Ada satu catatan menarik di sini, bahwa industri narkotika sering dekat industri senjata. Faktanya banyak pasokan narkotika berasal dari daerah-daerah konflik, seperti Afghanistan atau daerah Segitiga Emas, di mana pengawasan negara hampir tidak ada.
Bahkan kelompok religius radikal di Afghanistan juga ikut mengeruk keuntungan dari ekspor opium. Laporan UNODC, Badan PBB yang mengurusi masalah narkotika dan kejahatan, menunjukan lebih dari 90% opium yang beredar di dunia pada tahun 2011 berasal dari Afghanistan. Keuntungan yang masuk sebagian besar dipakai untuk menutup anggaran pembelian senjata.
Kini, menurut beberapa kolega yang mendalami gerakan separatis dan konflik bersenjata, dalam satu dasawarsa terakhir ada pergeseran sudut pandang terhadap budi daya narkotika di daerah konflik. Narkotika bukan hanya menjadi sumber pembiayaan pengadaan senjata, tapi narkotika itu sendiri sudah difungsikan sebagai senjata.
Lewat strategi membanjiri masyarakat musuh dengan narkotika, sumber daya manusianya sedikit atau banyak dapat dirusak. Dari sisi ekonomi perang dengan strategi ini lebih murah dan efektif, karena dapat menjatuhkan korban tanpa perlu menghamburkan peluru dan menyerang ke daerah musuh.
Ada lagi isu booming produksi senjata tidak mematikan (non-lethal weapon) yang memang membutuhkan pasokan etrahydrocannabinol dalam jumlah besar.

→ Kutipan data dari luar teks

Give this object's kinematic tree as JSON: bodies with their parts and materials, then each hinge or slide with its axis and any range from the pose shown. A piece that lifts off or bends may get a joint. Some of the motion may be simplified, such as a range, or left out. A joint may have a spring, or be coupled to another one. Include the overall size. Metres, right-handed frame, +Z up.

Zat ini terkandung di dalam tanaman ganja.
Tapi semuanya masih spekulasi. Proses produksinya baru mencapai pengembangan dan masih belum jelas apakah akan dikeluarkan izin digunakan dan didagangkan.
Sebagai penutup, mari kita kembali ke wacana pembangunan ekonomi di satu daerah.
Adalah keniscayaan, bahwa perekonomian satu daerah harus dibangun dari bawah sebelum kesejahteraan masyarakatnya terangkat. Pembangunan ini, walau berskala mikro, memakan waktu dan biaya, karena juga harus membangun jaringan seperti dengan dinas terkait, pasar, transportasi, tenaga kerja terlatih dll. Sebagai awalan tentunya harus diperhitungkan agar tidak terlalu besar resikonya.
Dalam skala makro pembangunan ekonomi tetap harus berbentuk jaringan yang lebih luas, di mana satu daerah akan saling bergantung dengan dearah yang lain. Jadi tidak salah, kalau pembangunan ekonomi mensyaratkan keterbukaan dan tersediannya iklim yang bersahabat. Tujuan utamanya menjemput bola keluar untuk mengundang lebih banyak investasi masuk.
Membuka kesempatan investasi lebih masuk akal, karena ekonomi akan berkembang di banyak bidang, daripada terpaku menunggu legalisasi budi daya tanaman ganja.